I suspect that if we remove these, we'll one day end up putting them back.
It is appropriate that we be able to control readahead characteristics
on a per-device and per-technology basis.
> The second of them is trying to control a file-system level constant
> inside the actual block device driver.
> This is a blatant violation of the layering principle in software
> design, and should go as soon as
> possible.
Well, the whole design of filesystems and the VM are a blatant
layering violation: all the stuff we do at all levels to try to
perform block-contiguous reads and writes, and to keep related
data at related LBAs is making implicit assumptions about the
underlying physical storage technology.
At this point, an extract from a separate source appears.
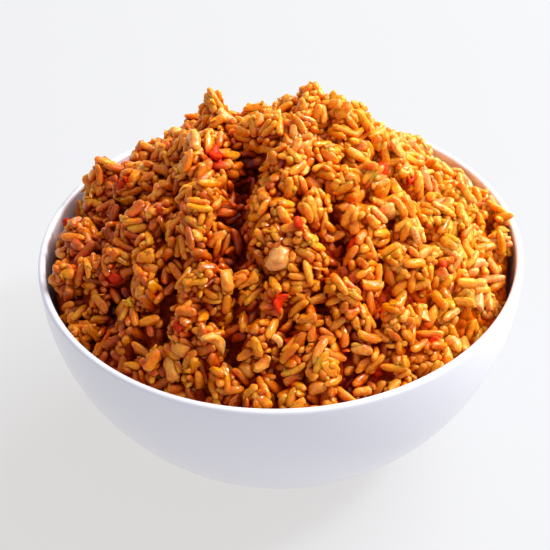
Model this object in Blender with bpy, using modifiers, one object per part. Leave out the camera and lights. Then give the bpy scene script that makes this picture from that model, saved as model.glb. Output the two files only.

We've been doing that
for 30 years - if a constant access time storage technology
takes over from rotating and seeking disks, we have a lot of stuff
to toss out.
That being said, it is a horrid user interface wart that IDE readhead
is controlled from /proc/ide/hda/settings:file_readhead, and that IDE
ignores /proc/sys/vm/max-readahead, whereas devices which forget to
set up their max_readhead entries are controlled by /proc/sys/vm/max-readhead.
My vote would be to remove both of them. Move the readhead controls
into the filemap level, but implement per-device controls. Say,
/proc/sys/vm/readhead/hda, /proc/sys/vm/readhead/sdc, etc.